Friends call him "Bobby."

They also say he's apt to be late for Monday lunches at Hungry Thirsty's, the restaurant he's dined inside most every week for 36 years.

As predicted, Hewitt walked in the last of about a dozen friends - local bankers, former state politicians, doctors, oil men and ranchers.

He pulled his khakis high, flattened the crinkled dress shirt just above his belt line, sat and grumbled.

Even though friends teased him, Hewitt's presence straightened those at his end of the table. They laughed at his jokes, gave him tips about new vehicles to consider. Another man offered to buy his lunch.

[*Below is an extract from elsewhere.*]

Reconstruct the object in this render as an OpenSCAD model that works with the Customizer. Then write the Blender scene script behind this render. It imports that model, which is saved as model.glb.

"He's uniquely Victorian," said Joe Wyatt Jr., a former U.S. congressman, who sat near the middle of the long lunch table.

Hewitt sat near the end. There, he discussed how his professional life began.

The late Dennis O'Connor, a longtime Victoria businessman, hired Hewitt to work as a hand on his boat. O'Connor, whose family name is linked to vast wealth and success, instantly liked the young Hewitt.

With the blessing of Hewitt's parents, O'Connor unofficially adopted him. With no children of his own, O'Connor paid for Hewitt's extensive schooling and then partnered with him for decades in several businesses. Twenty years ago, and before his death, O'Connor officially adopted the adult Hewitt.

"I miss his integrity, his sense of fairness. He always did more than his share no matter what he got involved in, and didn't expect to receive anything additional for it," Hewitt said, biting into a hamburger. "He was the most unselfish person I ever knew."

Hewitt inherited much of O'Connor's wealth, as well as many of the traits his late stepfather held, those close to Hewitt say.

"He's generous with his time, his financial resources," said Morgan Dunn O'Connor, Hewitt's distant cousin. "Bobby is the type of person who always is there for people when they need help."

Hewitt listened to the chatter at the table and added a joke every now and then. He talked about a tomato plant that began to bear fruit, and his passion for gardens.

"I like looking at them," he said, "but I don't like working in them."

Editor’s note: This project is not a scientific measure of power. During a three-month period, Advocate readers voted for candidates via e-mail, online survey, snail mail and phone.